BOISE, Idaho (AP) — Public schools will need greater flexibility — including the ability to modify teacher contracts — to weather a proposed $27 million midyear cut, the Idaho Department of Education said.
A rainy day fund to protect K-12 education has all but dried up and schools districts have 85 percent to 90 percent of their funding tied up in contracted salaries, Superintendent of Public Instruction Tom Luna on Monday told reporters after the governor gave his State of the State speech to open the 2010 Legislature.
A shrinking safety net and hefty contract obligations leaves public schools with few places to turn, Luna said.
“Districts are going to have to find this money elsewhere, and that’s why it becomes very difficult, because you only have about 10 to 15 percent of your budget that you can go to,” he said.
Gov. C.L. “Butch” Otter announced plans Monday to balance Idaho’s budget by cutting another $40 million from this year’s spending by reducing public education and delaying cash for a livestock research center near Twin Falls.
This would be the first midyear cut for Idaho schools, the governor’s finance chief, Wayne Hammon, told reporters.

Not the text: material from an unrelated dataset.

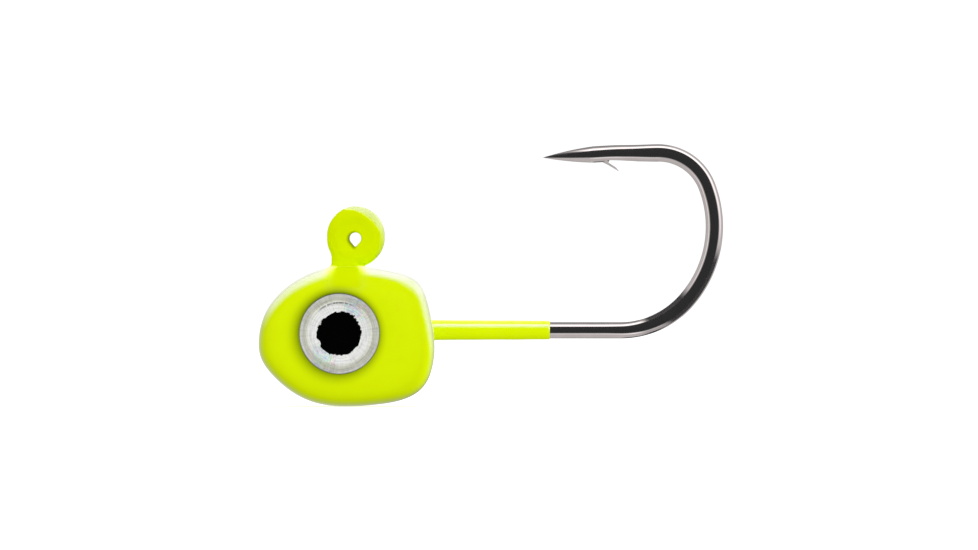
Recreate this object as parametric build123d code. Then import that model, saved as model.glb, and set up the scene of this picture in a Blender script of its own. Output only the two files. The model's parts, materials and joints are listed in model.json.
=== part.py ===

While Otter proposed using education reserves to spare public schools from a 4 percent state holdback in September, he now is asking Idaho’s 115 school districts to absorb all of a separate $27 million reduction by using their own reserves. Republican leaders in the House and Senate support the plan.
School districts without enough in local reserves to meet contract obligations this year would be able to borrow money from the state, but would have to dip into 2011 funding to pay back any loans.
Senate Minority Leader Kate Kelly, D-Boise, said she has huge concerns with the proposal.
“That’s basically deficit spending, that’s spending money you don’t have to pay for something right now,” Kelly said. “We don’t want to do that with our children’s education.”
The proposed cuts would amount to closing public schools and furloughing employees for a day each month until the end of the fiscal year in June, she said.
“If we’re going to pull out of the economic spiral that we’re in, we need to be investing in education, not dismantling it,” Kelly said.